3. Once you've got two sorted+deduped CSV "snapshot" files, you can create a differential snapshot from them just by calling:
comm -1 -3 "$old_csv" "$new_csv" > diff.csv
cat pre_ddl.sql copy_stmt_begin.sql header.csv diff.csv copy_stmt_end.sql post_ddl.sql > migration.sql
That being said, the other formats are nice for 1. keeping data like numbers in more compact binary forms, 2. being able to sort and de-dup the data slightly more cheaply, without having to parse anything at point-of-sort. (Though this matters less than you'd think; sort(1)'s minimal parser is very fast, and SQLite/Avro can't get any big access-time wins since the data is neither pre-sorted nor column-oriented.)
But in exchange for this, you lose the ability to cheaply merge working datasets together. You can't just concatenate them—you have to ask your storage-format library to serialize data from one of your data files, and then ask the library to parse and import said data into your other data file. Frequently, the overhead of a complete deep parse of the data is the thing we're trying to avoid the expense of in the first place! (Otherwise, why use an ETL pipeline at all, when you could just have your operational data sources do batched SQL inserts directly to your data warehouse?)

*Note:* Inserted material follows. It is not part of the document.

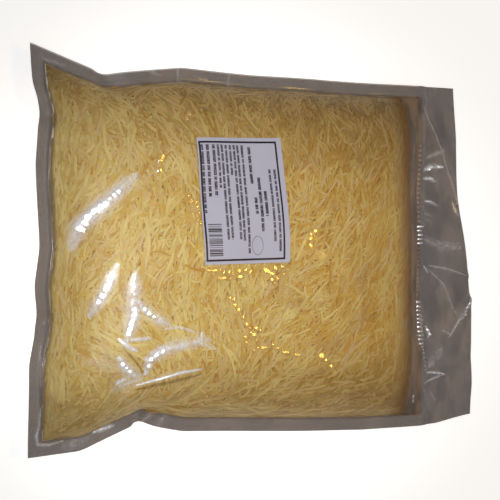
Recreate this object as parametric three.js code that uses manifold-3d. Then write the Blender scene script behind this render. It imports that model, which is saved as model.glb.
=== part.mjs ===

I think this guy did the right thing for what sounded like essentially a one-off job to test this new export tool. Why would you go to all the trouble to use a SQL database for a one-off thing that can be done using text processing or worst-case writing a small script?
In theory a truly specific program could work better. In practise, the broad scope of jq allows you to discover the operations you need and respond to changes in requirements without being locked into custom code, and any given programmer probably couldn't do the same job better.
As you say, jq's power is that it is an expressive language, and it's much much easier to write jq programs that work than it is to write C/C++ programs as needed that do the same or similar work.
A much simpler way to do this is simply to hash the files, for example using sha256sum, which AFAIK ships with just about every Linux distro. Then just compare the hashes.